Problem to work on
Print the records below from the first line through the line containing "RECESS_TAPER = 0.7", both included, word for word.

Records with modeling code
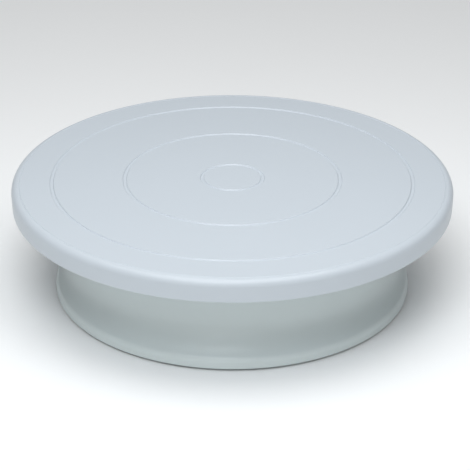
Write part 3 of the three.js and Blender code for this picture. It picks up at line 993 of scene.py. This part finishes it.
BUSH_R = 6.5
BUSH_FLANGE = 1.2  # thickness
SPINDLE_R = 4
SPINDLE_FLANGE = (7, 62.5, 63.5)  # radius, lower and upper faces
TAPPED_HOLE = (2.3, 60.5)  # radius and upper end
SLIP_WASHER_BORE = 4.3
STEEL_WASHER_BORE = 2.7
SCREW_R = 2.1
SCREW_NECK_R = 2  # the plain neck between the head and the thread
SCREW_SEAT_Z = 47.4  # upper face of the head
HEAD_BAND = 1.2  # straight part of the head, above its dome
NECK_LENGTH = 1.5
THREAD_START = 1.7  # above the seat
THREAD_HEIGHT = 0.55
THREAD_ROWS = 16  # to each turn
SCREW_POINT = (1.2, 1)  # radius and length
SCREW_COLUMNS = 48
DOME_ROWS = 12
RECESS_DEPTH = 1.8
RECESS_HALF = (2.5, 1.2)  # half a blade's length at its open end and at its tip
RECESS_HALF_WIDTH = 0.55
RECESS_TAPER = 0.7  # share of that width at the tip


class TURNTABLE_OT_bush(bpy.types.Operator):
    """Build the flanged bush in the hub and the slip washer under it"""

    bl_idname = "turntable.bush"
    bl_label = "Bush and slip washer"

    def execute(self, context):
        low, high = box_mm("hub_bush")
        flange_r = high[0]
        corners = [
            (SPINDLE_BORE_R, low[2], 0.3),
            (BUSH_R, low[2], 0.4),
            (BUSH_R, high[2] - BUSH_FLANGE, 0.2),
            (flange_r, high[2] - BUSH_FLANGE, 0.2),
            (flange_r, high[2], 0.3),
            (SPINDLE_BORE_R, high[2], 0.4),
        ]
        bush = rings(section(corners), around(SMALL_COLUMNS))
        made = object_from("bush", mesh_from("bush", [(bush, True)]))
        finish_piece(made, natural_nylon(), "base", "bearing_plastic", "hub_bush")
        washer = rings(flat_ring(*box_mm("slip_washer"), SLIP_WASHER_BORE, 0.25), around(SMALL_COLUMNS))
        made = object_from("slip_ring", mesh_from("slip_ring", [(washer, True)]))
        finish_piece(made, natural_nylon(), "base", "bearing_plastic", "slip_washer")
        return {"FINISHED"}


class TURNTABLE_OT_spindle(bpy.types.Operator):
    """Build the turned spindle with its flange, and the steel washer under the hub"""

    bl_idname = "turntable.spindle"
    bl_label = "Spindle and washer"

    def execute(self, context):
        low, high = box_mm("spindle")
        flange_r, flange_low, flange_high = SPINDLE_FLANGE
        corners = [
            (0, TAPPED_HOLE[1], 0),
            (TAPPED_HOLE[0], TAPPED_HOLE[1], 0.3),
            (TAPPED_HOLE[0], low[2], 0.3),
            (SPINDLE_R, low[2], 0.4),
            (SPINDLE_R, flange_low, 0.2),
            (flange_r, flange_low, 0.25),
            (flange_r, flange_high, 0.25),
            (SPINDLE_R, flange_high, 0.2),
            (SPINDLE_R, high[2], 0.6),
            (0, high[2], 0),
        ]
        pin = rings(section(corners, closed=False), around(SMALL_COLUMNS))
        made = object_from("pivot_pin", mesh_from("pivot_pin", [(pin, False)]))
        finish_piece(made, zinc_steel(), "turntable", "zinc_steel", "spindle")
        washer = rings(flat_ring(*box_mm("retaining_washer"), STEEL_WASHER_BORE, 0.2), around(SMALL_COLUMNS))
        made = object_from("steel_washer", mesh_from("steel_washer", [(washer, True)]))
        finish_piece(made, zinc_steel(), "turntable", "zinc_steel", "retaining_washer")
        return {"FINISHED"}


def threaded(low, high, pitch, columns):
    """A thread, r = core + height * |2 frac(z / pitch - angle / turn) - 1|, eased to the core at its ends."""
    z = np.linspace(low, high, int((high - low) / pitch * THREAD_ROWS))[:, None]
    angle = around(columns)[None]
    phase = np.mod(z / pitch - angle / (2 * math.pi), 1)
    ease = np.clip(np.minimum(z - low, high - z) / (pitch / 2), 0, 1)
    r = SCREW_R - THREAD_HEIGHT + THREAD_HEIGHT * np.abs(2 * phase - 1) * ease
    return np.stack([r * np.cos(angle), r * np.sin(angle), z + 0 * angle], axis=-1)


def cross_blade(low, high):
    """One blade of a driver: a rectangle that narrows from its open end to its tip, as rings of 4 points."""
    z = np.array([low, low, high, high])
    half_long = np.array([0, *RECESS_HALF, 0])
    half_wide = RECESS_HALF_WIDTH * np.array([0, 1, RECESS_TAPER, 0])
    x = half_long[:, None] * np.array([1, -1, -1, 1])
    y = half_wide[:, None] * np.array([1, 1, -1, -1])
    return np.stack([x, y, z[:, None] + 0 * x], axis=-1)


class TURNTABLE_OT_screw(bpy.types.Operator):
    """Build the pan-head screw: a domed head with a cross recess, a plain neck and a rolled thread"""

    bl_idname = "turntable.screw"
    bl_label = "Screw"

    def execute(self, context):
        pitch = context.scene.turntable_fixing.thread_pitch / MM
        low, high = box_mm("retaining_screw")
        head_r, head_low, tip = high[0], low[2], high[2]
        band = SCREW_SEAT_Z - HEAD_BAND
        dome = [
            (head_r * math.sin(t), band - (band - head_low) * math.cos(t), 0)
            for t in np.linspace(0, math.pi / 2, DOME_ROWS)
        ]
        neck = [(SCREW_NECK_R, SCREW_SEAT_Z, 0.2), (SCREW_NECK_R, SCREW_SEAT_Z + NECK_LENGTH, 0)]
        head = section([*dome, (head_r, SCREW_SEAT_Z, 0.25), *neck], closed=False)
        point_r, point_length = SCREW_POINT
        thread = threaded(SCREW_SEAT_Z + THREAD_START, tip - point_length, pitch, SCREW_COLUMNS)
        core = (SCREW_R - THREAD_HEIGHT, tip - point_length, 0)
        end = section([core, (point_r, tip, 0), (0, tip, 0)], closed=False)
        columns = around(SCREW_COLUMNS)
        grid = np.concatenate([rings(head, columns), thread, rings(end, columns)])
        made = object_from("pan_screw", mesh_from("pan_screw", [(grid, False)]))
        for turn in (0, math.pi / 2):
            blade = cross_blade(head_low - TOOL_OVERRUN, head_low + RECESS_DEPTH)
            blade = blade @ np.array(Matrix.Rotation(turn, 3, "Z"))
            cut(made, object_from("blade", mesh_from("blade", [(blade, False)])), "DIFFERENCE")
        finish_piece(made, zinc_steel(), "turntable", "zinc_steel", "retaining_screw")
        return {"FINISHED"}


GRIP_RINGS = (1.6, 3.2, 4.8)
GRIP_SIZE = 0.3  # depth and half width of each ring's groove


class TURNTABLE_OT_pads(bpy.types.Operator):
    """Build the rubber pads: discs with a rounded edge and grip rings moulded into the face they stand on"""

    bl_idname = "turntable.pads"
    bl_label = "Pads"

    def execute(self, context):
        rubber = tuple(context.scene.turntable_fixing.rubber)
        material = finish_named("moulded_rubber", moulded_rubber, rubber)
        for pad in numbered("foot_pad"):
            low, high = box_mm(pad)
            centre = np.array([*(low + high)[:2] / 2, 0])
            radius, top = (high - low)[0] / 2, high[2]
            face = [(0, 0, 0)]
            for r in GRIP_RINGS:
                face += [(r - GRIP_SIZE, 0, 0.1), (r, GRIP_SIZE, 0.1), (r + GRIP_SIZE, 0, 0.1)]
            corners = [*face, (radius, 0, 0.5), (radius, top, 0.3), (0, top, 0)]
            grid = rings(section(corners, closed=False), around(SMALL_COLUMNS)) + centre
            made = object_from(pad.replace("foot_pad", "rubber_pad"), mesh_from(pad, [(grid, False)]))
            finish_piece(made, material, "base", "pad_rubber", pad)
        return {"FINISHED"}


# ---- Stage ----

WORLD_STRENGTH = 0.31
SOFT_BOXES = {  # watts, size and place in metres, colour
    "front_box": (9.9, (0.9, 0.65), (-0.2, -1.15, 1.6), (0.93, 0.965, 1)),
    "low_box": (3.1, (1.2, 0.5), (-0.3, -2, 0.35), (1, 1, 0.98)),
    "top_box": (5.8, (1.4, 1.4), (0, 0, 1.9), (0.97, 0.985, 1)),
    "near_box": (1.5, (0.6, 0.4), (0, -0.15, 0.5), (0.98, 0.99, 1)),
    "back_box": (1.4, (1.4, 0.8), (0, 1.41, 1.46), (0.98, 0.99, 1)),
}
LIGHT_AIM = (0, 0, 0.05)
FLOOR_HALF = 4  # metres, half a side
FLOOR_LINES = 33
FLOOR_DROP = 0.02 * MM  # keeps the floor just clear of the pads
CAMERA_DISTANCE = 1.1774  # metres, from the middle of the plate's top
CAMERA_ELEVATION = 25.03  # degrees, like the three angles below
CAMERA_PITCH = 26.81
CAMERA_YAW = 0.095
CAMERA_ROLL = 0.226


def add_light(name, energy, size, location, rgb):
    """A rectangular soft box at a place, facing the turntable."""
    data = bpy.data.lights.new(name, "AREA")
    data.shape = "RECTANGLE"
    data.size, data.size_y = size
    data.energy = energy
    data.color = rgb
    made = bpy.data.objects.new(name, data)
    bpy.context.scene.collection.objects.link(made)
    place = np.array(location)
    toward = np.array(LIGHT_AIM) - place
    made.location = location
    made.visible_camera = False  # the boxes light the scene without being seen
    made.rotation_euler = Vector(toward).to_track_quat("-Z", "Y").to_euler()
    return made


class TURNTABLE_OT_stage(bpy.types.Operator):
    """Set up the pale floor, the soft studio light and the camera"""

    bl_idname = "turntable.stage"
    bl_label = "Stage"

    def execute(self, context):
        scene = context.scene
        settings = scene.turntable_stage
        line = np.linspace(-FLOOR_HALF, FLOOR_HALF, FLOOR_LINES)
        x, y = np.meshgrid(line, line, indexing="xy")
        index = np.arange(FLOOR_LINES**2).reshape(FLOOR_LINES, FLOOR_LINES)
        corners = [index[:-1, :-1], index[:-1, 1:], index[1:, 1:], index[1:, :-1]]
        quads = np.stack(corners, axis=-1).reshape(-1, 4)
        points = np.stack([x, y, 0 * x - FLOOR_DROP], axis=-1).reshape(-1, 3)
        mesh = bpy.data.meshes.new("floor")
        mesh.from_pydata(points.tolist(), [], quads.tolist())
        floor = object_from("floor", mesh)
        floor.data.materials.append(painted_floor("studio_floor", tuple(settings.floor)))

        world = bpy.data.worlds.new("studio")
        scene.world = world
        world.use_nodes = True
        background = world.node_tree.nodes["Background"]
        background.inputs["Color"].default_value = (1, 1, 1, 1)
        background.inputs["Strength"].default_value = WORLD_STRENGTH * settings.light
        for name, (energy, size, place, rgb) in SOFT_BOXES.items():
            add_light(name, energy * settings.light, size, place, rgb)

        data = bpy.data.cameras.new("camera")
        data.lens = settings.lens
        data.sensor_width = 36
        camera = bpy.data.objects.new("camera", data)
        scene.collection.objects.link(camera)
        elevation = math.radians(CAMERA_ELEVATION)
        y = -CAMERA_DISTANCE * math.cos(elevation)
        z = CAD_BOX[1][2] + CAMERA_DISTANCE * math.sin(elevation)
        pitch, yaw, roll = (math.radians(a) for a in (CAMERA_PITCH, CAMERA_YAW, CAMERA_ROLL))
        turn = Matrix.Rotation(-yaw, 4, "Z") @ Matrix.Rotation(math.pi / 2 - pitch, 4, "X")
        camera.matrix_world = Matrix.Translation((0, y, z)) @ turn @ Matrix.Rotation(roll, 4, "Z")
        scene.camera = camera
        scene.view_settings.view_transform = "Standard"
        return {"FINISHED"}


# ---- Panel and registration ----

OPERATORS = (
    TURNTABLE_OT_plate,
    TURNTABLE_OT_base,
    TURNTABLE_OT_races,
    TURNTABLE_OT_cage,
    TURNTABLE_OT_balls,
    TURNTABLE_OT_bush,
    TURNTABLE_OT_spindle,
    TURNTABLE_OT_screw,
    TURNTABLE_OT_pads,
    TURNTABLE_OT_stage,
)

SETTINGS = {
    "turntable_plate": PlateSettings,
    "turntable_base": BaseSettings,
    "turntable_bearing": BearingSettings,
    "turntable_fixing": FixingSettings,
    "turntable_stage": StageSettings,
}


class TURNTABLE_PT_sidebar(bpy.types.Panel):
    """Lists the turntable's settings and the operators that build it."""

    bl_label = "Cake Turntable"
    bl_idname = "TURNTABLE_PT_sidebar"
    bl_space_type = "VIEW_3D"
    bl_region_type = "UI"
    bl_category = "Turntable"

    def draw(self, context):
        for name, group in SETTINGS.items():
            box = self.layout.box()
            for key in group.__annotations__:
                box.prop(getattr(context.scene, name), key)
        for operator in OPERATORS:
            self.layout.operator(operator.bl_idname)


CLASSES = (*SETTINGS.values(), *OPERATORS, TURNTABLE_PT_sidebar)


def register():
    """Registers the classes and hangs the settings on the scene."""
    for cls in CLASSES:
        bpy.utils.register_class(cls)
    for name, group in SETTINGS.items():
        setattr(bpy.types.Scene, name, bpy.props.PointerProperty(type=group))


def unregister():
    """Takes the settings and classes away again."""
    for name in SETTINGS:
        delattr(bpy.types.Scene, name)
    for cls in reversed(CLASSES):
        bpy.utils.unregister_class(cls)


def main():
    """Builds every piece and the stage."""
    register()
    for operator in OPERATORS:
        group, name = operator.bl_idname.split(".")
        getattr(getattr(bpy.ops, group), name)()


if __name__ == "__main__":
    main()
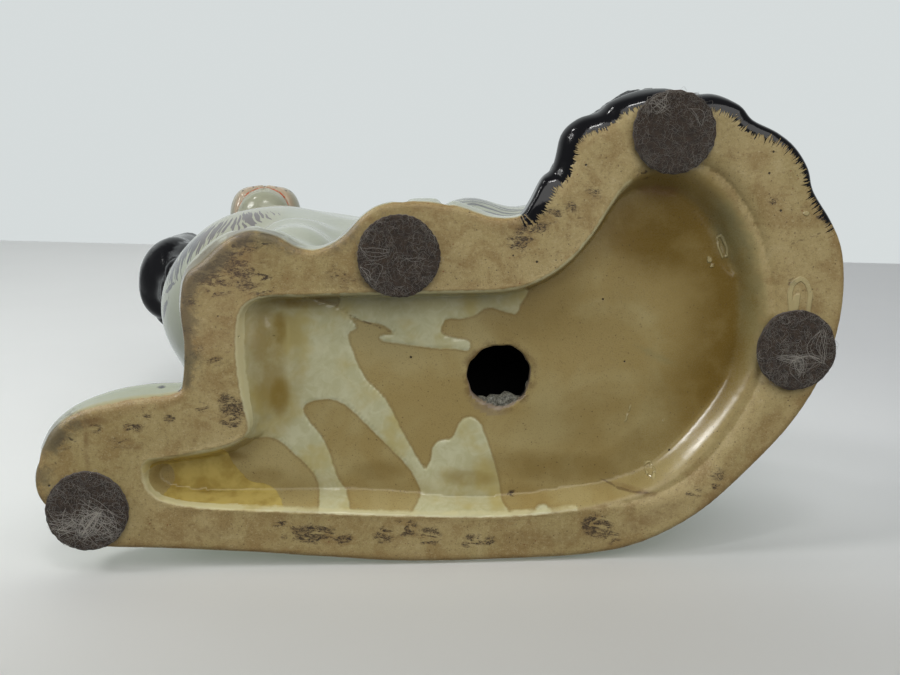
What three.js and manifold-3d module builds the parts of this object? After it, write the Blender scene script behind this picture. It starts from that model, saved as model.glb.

Task output
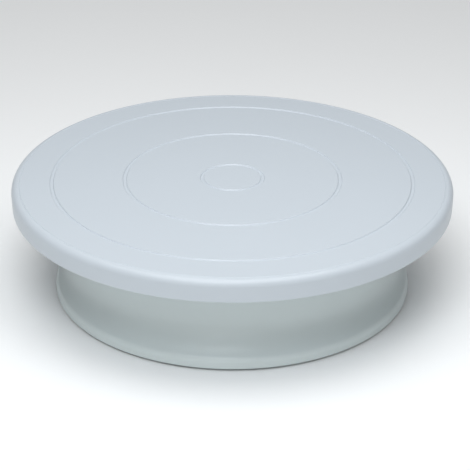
Write part 3 of the three.js and Blender code for this picture. It picks up at line 993 of scene.py. This part finishes it.
BUSH_R = 6.5
BUSH_FLANGE = 1.2  # thickness
SPINDLE_R = 4
SPINDLE_FLANGE = (7, 62.5, 63.5)  # radius, lower and upper faces
TAPPED_HOLE = (2.3, 60.5)  # radius and upper end
SLIP_WASHER_BORE = 4.3
STEEL_WASHER_BORE = 2.7
SCREW_R = 2.1
SCREW_NECK_R = 2  # the plain neck between the head and the thread
SCREW_SEAT_Z = 47.4  # upper face of the head
HEAD_BAND = 1.2  # straight part of the head, above its dome
NECK_LENGTH = 1.5
THREAD_START = 1.7  # above the seat
THREAD_HEIGHT = 0.55
THREAD_ROWS = 16  # to each turn
SCREW_POINT = (1.2, 1)  # radius and length
SCREW_COLUMNS = 48
DOME_ROWS = 12
RECESS_DEPTH = 1.8
RECESS_HALF = (2.5, 1.2)  # half a blade's length at its open end and at its tip
RECESS_HALF_WIDTH = 0.55
RECESS_TAPER = 0.7  # share of that width at the tip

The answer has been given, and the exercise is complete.